Social media burnout is what happens when creating, scheduling, and publishing content becomes unsustainable. For most business owners, it hits around week six.

You stop posting. You feel guilty. The guilt makes you avoid it more. Your last post is from two months ago.

The fix isn’t motivation. It’s removing yourself from the daily production. AI automation handles the posting so you don’t burn out.

At Kokotree, my previous company, I was the CEO, the marketer, the content creator, the customer support rep, and the social media manager. I lasted three weeks before the 11 PM posting sessions started. Then recycled motivational quotes. Then an agency that charged $3,000 a month to disappoint me. Then nothing.

Things never calm down. That’s the whole lesson.

I built Apaya because of that experience. Not because I love social media. Because I hate doing it manually. Every business owner I know goes through the same cycle: burst of enthusiasm, slow decline, guilt, silence, repeat.

Why social media burnout happens to everyone

It’s not a motivation problem. It’s a math problem.

A typical small business posting on three platforms at a reasonable frequency needs roughly 12 unique posts per week. Each post needs a caption, a visual, hashtags, and platform formatting. Done properly, that’s 30-45 minutes per post.

Twelve posts. Forty-five minutes each. That’s 9 hours per week on social media.

For a business owner who also needs to sell things, deliver services, manage employees, and occasionally sleep? Nine hours is a second job. And those 9 hours produce content that lives for about 48 hours before the algorithm buries it.

You’re on a treadmill that resets every Monday.

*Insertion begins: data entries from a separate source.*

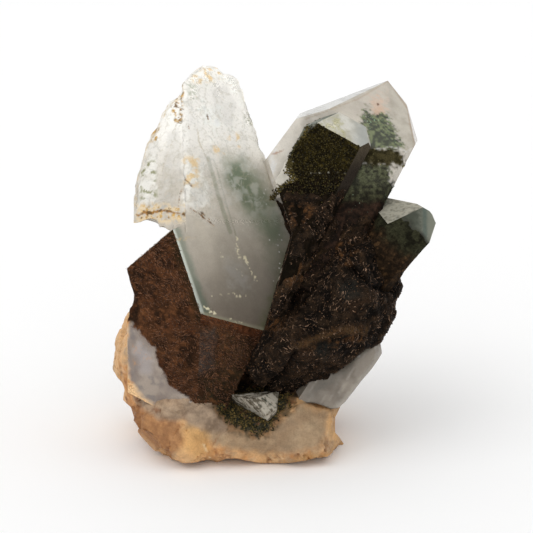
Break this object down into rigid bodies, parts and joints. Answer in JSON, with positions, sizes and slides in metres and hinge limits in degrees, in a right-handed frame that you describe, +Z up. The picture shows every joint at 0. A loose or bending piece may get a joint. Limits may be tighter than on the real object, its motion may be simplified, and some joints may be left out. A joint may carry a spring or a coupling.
{
  "type": "mineral specimen",
  "caption": "Natural quartz crystal cluster with chlorite inclusions and coatings, standing on its vein rock, for display on a shelf or table.",
  "frame": {"origin": "centre of the bottom of the whole piece's bounding box, on the surface that it stands on", "axes": "+Z up, -Y out of the face seen in the picture, +X to that face's right"},
  "size_m": [0.0532, 0.039, 0.0615],
  "materials": {
    "crystal_cluster": "clear to smoky natural quartz with brown and green chlorite coatings and inclusions",
    "matrix_rock": "rough cream and orange iron-stained vein rock",
    "pocket_crystal": "milky natural quartz with green scratches"
  },
  "bodies": {
    "root": {"crystal_cluster": "crystal_cluster", "matrix_rock": "matrix_rock", "pocket_crystal": "pocket_crystal"}
  },
  "joints": []
}
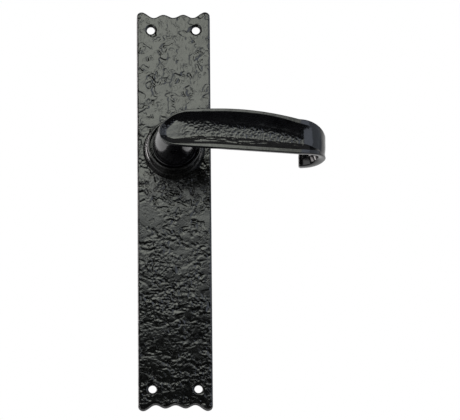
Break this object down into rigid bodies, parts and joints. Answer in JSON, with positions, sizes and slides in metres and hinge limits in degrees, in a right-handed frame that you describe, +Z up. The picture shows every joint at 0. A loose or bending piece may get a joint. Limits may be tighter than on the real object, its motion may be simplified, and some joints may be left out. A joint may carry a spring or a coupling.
{
  "type": "lever door handle on backplate",
  "caption": "Black antique rough-cast lever door handle with a returned hook end, sprung, on a long wavy-ended backplate with a round boss and square spindle.",
  "frame": {"origin": "where the spindle's axis meets the door's face, in the plane of the backplate's back rim", "axes": "+Z up the door along the backplate, +Y into the door along the spindle, +X towards the lever's hook"},
  "size_m": [0.1212, 0.108, 0.268],
  "materials": {
    "rough_black_paint": "rough-cast iron under satin black paint",
    "gloss_black_paint": "cast iron under gloss black paint",
    "zinc_steel": "zinc-plated, dull bright",
    "blackened_steel": "black oxide",
    "spring_steel": "drawn and oiled",
    "sintered_bronze": "sintered bronze, matt",
    "nylon": "natural nylon, matt"
  },
  "bodies": {
    "plate_body": {"backplate": "rough_black_paint", "neck_bush": "sintered_bronze", "return_spring": "spring_steel", "spring_cover": "zinc_steel", "cover_screw_1": "zinc_steel", "cover_screw_2": "zinc_steel", "cover_screw_3": "zinc_steel", "cover_screw_4": "zinc_steel"},
    "lever_body": {"lever": "gloss_black_paint", "spindle": "zinc_steel", "grub_screw": "blackened_steel", "thrust_washer": "nylon", "spring_driver": "zinc_steel", "circlip": "spring_steel"}
  },
  "joints": [
    {"name": "lever_turn", "type": "hinge", "parent": "plate_body", "child": "lever_body", "pos_m": [0, 0, 0], "axis": [0, 1, 0], "range_deg": [0, 50], "stiffness_Nm_per_rad": 0.6, "springref_deg": -51.57, "deforming": ["return_spring"]}
  ]
}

The math has never worked. It just takes most people six weeks to figure that out.

From our frequency research: the minimum viable frequency on Instagram is 3 posts per week. On Facebook, daily. On LinkedIn, 2-3 per week.

Below those floors, the algorithm ignores you. Above them, you’re exhausted. There’s no middle ground where manual posting is both effective and sustainable.

What social media burnout looks like

It doesn’t look like a dramatic collapse. It looks like this:

You stop posting. Not all at once. You skip a day. Then two. Then you tell yourself you’ll batch a week’s content on Sunday. Sunday comes and goes.

You default to the lowest-effort option. Stock photos with generic captions. Reposting industry articles with “Great read!” as commentary.

You start resenting the platforms. Instagram wants Reels. LinkedIn wants thought leadership. TikTok wants vertical video four times a day. It feels like feeding something that’s never satisfied.

The guilt follows you around. The task sits on your list, generating a low hum of anxiety. Not urgent enough to act on. Not unimportant enough to drop.

Sound familiar? The people who succeed on social media aren’t the ones who push through the burnout. They’re the ones who stop doing the work manually.

The “solutions” that don’t work

“Batch your content.” Compress the pain into one Saturday per month. You still have to come up with 50 ideas, write 50 captions, design 50 graphics. Batching rearranges the work. It doesn’t reduce it.

“Hire a freelancer.” Works until you factor in the briefing calls, review cycles, and rewrites because the freelancer doesn’t sound like you. I paid an agency $3,000 a month for content I had to redo half of. The agency created work for me, not reduced it. The real cost of agency management goes beyond the retainer.

“Post less.” Then you’re invisible. Buffer’s 2026 analysis shows accounts posting regularly get 5x more engagement than sporadic ones. Posting less trades exhaustion for irrelevance.

What causes social media burnout for business owners

Every step of manual social media requires a human decision:

  • What to post about
  • What to write
  • What image to use
  • When to publish
  • How to format for each platform
  • Do it again tomorrow

Multiply by 12 posts a week, 52 weeks a year: 624 micro-decisions per year on social media alone. That’s not counting the meta-decisions. Should I be on TikTok? Are my hashtags working? Why did that post get 3 likes?

Decision fatigue is the engine of burnout. The only fix is to remove the decisions.

How to fix social media burnout (without quitting social media)

Stop doing your social media. Not stop posting. Stop being the one who creates and publishes.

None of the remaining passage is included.